Assim, os "responsáveis pelo espetáculo ou diversão têm como obrigação geral informar ao público, prévia e adequadamente (em local visível e de fácil acesso) sobre a natureza do evento e as faixas etárias a que não se recomende", competindo "exclusivamente aos pais ou responsáveis decidir sobre o acesso de menores de 18 anos a programas televisivos e diversões e espetáculos em geral (Constituição, art. 220, § 3º, inciso I, e STF, ADI 2.404/DF)".
A alegação do representante de que o material da exposição, por conter imagens com suposto conteúdo erótico, configuraria ainda crime contra crianças e adolescentes também não foi acolhida pelo MPF.
Ainda citando a Nota Técnica da PFDC, a decisão que indeferiu a instauração de procedimento investigatório diz que, para configurarem os crimes do Código Penal e os previstos no ECA, os atos devem envolver a prática de ato libidinoso ou o uso da nudez para finalidades sexuais.

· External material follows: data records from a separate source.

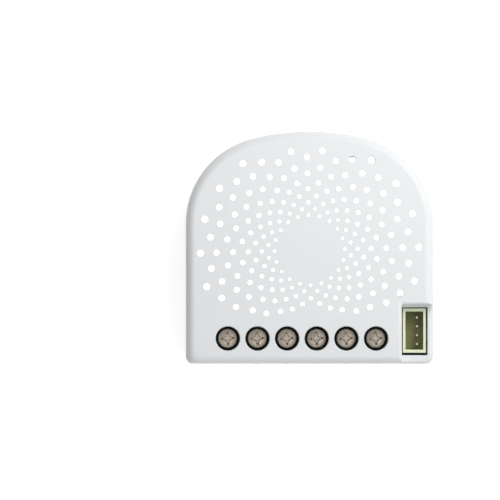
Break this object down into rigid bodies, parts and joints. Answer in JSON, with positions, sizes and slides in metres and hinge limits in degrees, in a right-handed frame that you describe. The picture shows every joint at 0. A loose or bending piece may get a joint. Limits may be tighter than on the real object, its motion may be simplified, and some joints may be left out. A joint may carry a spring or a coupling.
{
  "type": "smart relay module",
  "caption": "Small in-wall switching module: white case with a rounded crown, perforated face, green screw-terminal row, corner pin header and button.",
  "frame": {"origin": "middle of the flat back, which is the bottom of the part as it lies", "axes": "+X along the terminal row to the header corner, +Y from the terminal edge to the rounded crown, +Z out of the perforated face"},
  "size_m": [0.042, 0.0395, 0.0206],
  "materials": {
    "case_white": "fine satin moulded",
    "diffuser_white": "matte translucent sheet",
    "terminal_green": "satin moulded",
    "tinned_contact": "bright tin plate",
    "header_ivory": "satin moulded",
    "header_pin_plate": "tin plate",
    "board_laminate": "solder-masked glass laminate",
    "relay_black": "moulded",
    "bobbin_natural": "natural nylon",
    "copper_winding": "enamelled copper",
    "soft_iron": "zinc-plated soft iron",
    "contact_alloy": "bronze spring strip",
    "capacitor_yellow": "moulded box",
    "varistor_blue": "dipped epoxy",
    "aluminium_can": "drawn can",
    "ferrite": "ground ferrite",
    "chip_epoxy": "moulded epoxy",
    "tin_plate": "tin plate",
    "led_resin": "clear resin",
    "clear_pipe": "clear acrylic",
    "screw_nickel": "nickel plate",
    "cage_zinc": "zinc plate"
  },
  "bodies": {
    "module": {"antenna": "copper_winding", "bridge_rectifier": "chip_epoxy", "bulk_capacitors": "aluminium_can", "chip_parts": "chip_epoxy", "control_board": "board_laminate", "crystal": "tin_plate", "diffuser_sheet": "diffuser_white", "film_capacitor": "capacitor_yellow", "front_cover": "case_white", "fuse": "relay_black", "header_pins": "header_pin_plate", "header_shell": "header_ivory", "light_pipe": "clear_pipe", "link_pins": "header_pin_plate", "link_strips": "relay_black", "main_board": "board_laminate", "metering_shunt": "contact_alloy", "microcontroller": "chip_epoxy", "radio_board": "board_laminate", "rear_cover": "case_white", "relay_base": "relay_black", "relay_bobbin": "bobbin_natural", "relay_coil_pins": "tinned_contact", "relay_core": "soft_iron", "relay_cover": "relay_black", "relay_fixed_contacts": "contact_alloy", "relay_winding": "copper_winding", "relay_yoke": "soft_iron", "shield_can": "tin_plate", "status_led": "led_resin", "supply_chip": "chip_epoxy", "switch_body": "tin_plate", "terminal_contacts": "tinned_contact", "terminal_housing": "terminal_green", "transformer_bobbin": "relay_black", "transformer_core": "ferrite", "transformer_winding": "copper_winding", "varistor": "varistor_blue"},
    "screw_1": {"terminal_screw_1": "screw_nickel"},
    "cage_1": {"clamp_cage_1": "cage_zinc"},
    "screw_2": {"terminal_screw_2": "screw_nickel"},
    "cage_2": {"clamp_cage_2": "cage_zinc"},
    "screw_3": {"terminal_screw_3": "screw_nickel"},
    "cage_3": {"clamp_cage_3": "cage_zinc"},
    "screw_4": {"terminal_screw_4": "screw_nickel"},
    "cage_4": {"clamp_cage_4": "cage_zinc"},
    "screw_5": {"terminal_screw_5": "screw_nickel"},
    "cage_5": {"clamp_cage_5": "cage_zinc"},
    "screw_6": {"terminal_screw_6": "screw_nickel"},
    "cage_6": {"clamp_cage_6": "cage_zinc"},
    "action_button": {"action_button": "case_white", "switch_plunger": "relay_black"},
    "armature": {"relay_armature": "soft_iron", "relay_carrier": "bobbin_natural", "relay_bridge": "contact_alloy"}
  },
  "joints": [
    {"name": "terminal_screw_1_turn", "type": "hinge", "parent": "module", "child": "screw_1", "pos_m": [-0.01384, -0.01535, 0.0175], "axis": [0, 0, -1], "range_deg": [0, 1836]},
    {"name": "clamp_cage_1_lift", "type": "slide", "parent": "module", "child": "cage_1", "axis": [0, 0, 1], "range_m": [0, 0.0025]},
    {"name": "terminal_screw_2_turn", "type": "hinge", "parent": "module", "child": "screw_2", "pos_m": [-0.00884, -0.01535, 0.0175], "axis": [0, 0, -1], "range_deg": [0, 1836]},
    {"name": "clamp_cage_2_lift", "type": "slide", "parent": "module", "child": "cage_2", "axis": [0, 0, 1], "range_m": [0, 0.0025]},
    {"name": "terminal_screw_3_turn", "type": "hinge", "parent": "module", "child": "screw_3", "pos_m": [-0.00384, -0.01535, 0.0175], "axis": [0, 0, -1], "range_deg": [0, 1836]},
    {"name": "clamp_cage_3_lift", "type": "slide", "parent": "module", "child": "cage_3", "axis": [0, 0, 1], "range_m": [0, 0.0025]},
    {"name": "terminal_screw_4_turn", "type": "hinge", "parent": "module", "child": "screw_4", "pos_m": [0.00116, -0.01535, 0.0175], "axis": [0, 0, -1], "range_deg": [0, 1836]},
    {"name": "clamp_cage_4_lift", "type": "slide", "parent": "module", "child": "cage_4", "axis": [0, 0, 1], "range_m": [0, 0.0025]},
    {"name": "terminal_screw_5_turn", "type": "hinge", "parent": "module", "child": "screw_5", "pos_m": [0.00616, -0.01535, 0.0175], "axis": [0, 0, -1], "range_deg": [0, 1836]},
    {"name": "clamp_cage_5_lift", "type": "slide", "parent": "module", "child": "cage_5", "axis": [0, 0, 1], "range_m": [0, 0.0025]},
    {"name": "terminal_screw_6_turn", "type": "hinge", "parent": "module", "child": "screw_6", "pos_m": [0.01116, -0.01535, 0.0175], "axis": [0, 0, -1], "range_deg": [0, 1836]},
    {"name": "clamp_cage_6_lift", "type": "slide", "parent": "module", "child": "cage_6", "axis": [0, 0, 1], "range_m": [0, 0.0025]},
    {"name": "action_button_press", "type": "slide", "parent": "module", "child": "action_button", "axis": [0, 0, -1], "range_m": [0, 0.00025], "stiffness_N_per_m": 400},
    {"name": "relay_armature_pull", "type": "hinge", "parent": "module", "child": "armature", "pos_m": [-0.00705, -0.00375, 0.0127], "axis": [0, 1, 0], "range_deg": [0, 5], "stiffness_Nm_per_rad": 0.01}
  ],
  "couplings": [
    {"joint": "terminal_screw_1_turn", "follows": "clamp_cage_1_lift", "rad_per_m": 12566},
    {"joint": "terminal_screw_2_turn", "follows": "clamp_cage_2_lift", "rad_per_m": 12566},
    {"joint": "terminal_screw_3_turn", "follows": "clamp_cage_3_lift", "rad_per_m": 12566},
    {"joint": "terminal_screw_4_turn", "follows": "clamp_cage_4_lift", "rad_per_m": 12566},
    {"joint": "terminal_screw_5_turn", "follows": "clamp_cage_5_lift", "rad_per_m": 12566},
    {"joint": "terminal_screw_6_turn", "follows": "clamp_cage_6_lift", "rad_per_m": 12566}
  ]
}
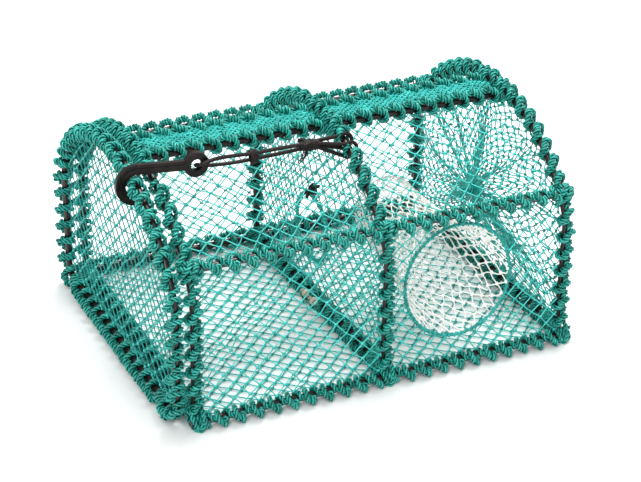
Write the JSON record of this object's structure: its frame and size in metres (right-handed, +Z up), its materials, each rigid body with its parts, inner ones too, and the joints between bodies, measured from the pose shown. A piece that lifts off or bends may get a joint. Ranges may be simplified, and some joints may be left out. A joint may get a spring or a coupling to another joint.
{
  "type": "folding crab trap",
  "caption": "Folding D-section crab trap: rope-bound rod hoops and rails, net panels, white entrance funnel, parlour ring, end door held by a hook on shock cord.",
  "frame": {"origin": "middle of the trap's footprint, on the surface it stands on", "axes": "+X along the cage from the door end to the gathered end, +Y from the entrance side to the back, +Z up"},
  "size_m": [0.5012, 0.3796, 0.2666],
  "materials": {
    "rod": "black plastic-dipped steel rod, satin",
    "rope": "three-strand polyethylene rope, dark teal",
    "netting": "knotted polyethylene twine, turquoise",
    "white_netting": "knotted nylon twine, white",
    "hook_plastic": "moulded black plastic",
    "shock_cord": "braided elastic cord, black"
  },
  "bodies": {
    "base": {"ground_rail_front": "rod", "ground_rail_back": "rod", "ground_rope_front": "rope", "ground_rope_back": "rope", "foot_lashings": "rope", "floor_net": "netting", "front_net": "netting", "back_net": "netting", "entrance_ring": "rope", "entrance_funnel": "white_netting"},
    "hoop_left": {"hoop_left": "rod", "hoop_left_rope": "rope", "door_lashings": "rope"},
    "hoop_centre": {"hoop_centre": "rod", "hoop_centre_rope": "rope", "partition_net": "netting", "parlour_ring": "rope", "parlour_tie": "shock_cord"},
    "hoop_right": {"hoop_right": "rod", "hoop_right_rope": "rope", "end_net": "netting", "end_net_knot": "rope"},
    "waist_rails": {"waist_rail_front": "rod", "waist_rail_back": "rod", "waist_rope_front": "rope", "waist_rope_back": "rope", "front_roof_net": "netting", "back_roof_net": "netting"},
    "top_rails": {"top_rail_front": "rod", "top_rail_back": "rod", "top_rope_front": "rope", "top_rope_back": "rope", "top_net": "netting"},
    "door": {"door_hoop": "rod", "door_rope": "rope", "door_net": "netting"},
    "hook": {"hook": "hook_plastic"},
    "cord": {"cord_strands": "shock_cord", "cord_knot": "shock_cord", "cord_loops": "shock_cord"},
    "cord_middle": {"cord_tie": "shock_cord"},
    "cord_end": {"shock_cord": "shock_cord"}
  },
  "joints": [
    {"name": "fold_centre", "type": "hinge", "parent": "base", "child": "hoop_centre", "pos_m": [0.01785, 0, 0.016], "axis": [0, 1, 0], "range_deg": [0, 70], "deforming": ["shock_cord", "cord_strands", "front_net", "back_net", "front_roof_net", "back_roof_net", "entrance_ring", "entrance_funnel", "end_net", "partition_net"]},
    {"name": "fold_left", "type": "hinge", "parent": "base", "child": "hoop_left", "pos_m": [-0.20715, 0, 0.016], "axis": [0, 1, 0], "range_deg": [0, 70]},
    {"name": "fold_right", "type": "hinge", "parent": "base", "child": "hoop_right", "pos_m": [0.24285, 0, 0.016], "axis": [0, 1, 0], "range_deg": [0, 70]},
    {"name": "waist_pivot", "type": "hinge", "parent": "hoop_centre", "child": "waist_rails", "pos_m": [0.01785, 0, 0.17687], "axis": [0, 1, 0], "range_deg": [-70, 0]},
    {"name": "top_pivot", "type": "hinge", "parent": "hoop_centre", "child": "top_rails", "pos_m": [0.01785, 0, 0.25306], "axis": [0, 1, 0], "range_deg": [-70, 0]},
    {"name": "cord_pivot", "type": "hinge", "parent": "hoop_centre", "child": "cord", "pos_m": [0.01785, -0.0697, 0.24161], "axis": [0, 1, 0], "range_deg": [-70, 0]},
    {"name": "cord_slack", "type": "slide", "parent": "cord", "child": "cord_middle", "axis": [0.5736, 0, 0.8192], "range_m": [0, 0.02352]},
    {"name": "cord_stretch", "type": "slide", "parent": "cord_middle", "child": "cord_end", "axis": [-0.9982, 0, 0.06], "range_m": [0, 0.1062]},
    {"name": "door_swing", "type": "hinge", "parent": "hoop_left", "child": "door", "pos_m": [-0.22765, 0, 0.016], "axis": [0, -1, 0], "range_deg": [0, 25], "stiffness_Nm_per_rad": 1.5, "springref_deg": -20.05, "deforming": ["shock_cord", "cord_strands"]},
    {"name": "hook_pivot", "type": "hinge", "parent": "door", "child": "hook", "pos_m": [-0.22765, -0.0697, 0.24161], "axis": [0, 1, 0], "range_deg": [-70, 0]}
  ],
  "couplings": [
    {"joint": "fold_left", "follows": "fold_centre", "ratio": 1},
    {"joint": "fold_right", "follows": "fold_centre", "ratio": 1},
    {"joint": "waist_pivot", "follows": "fold_centre", "ratio": -1},
    {"joint": "top_pivot", "follows": "fold_centre", "ratio": -1},
    {"joint": "cord_pivot", "follows": "fold_centre", "ratio": -1},
    {"joint": "hook_pivot", "follows": "fold_centre", "ratio": -1},
    {"joint": "cord_slack", "follows": "fold_centre", "m_per_rad": 0.019251},
    {"joint": "cord_stretch", "follows": "door_swing", "m_per_rad": 0.24339}
  ]
}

"Obras literárias, desenhos e outras representações gráficas não-realistas (isto é, que não envolvam nenhuma criança ou adolescente real) relacionadas à pornografia infantil, por mais ofensivas que sejam, não constituem ilícito penal em nosso ordenamento jurídico. E a nudez de uma pessoa adulta, desde que não envolva a prática de nenhum ato público voltado à satisfação da lascívia própria ou alheia (finalidade sexual do ato), não constitui crime no direito brasileiro".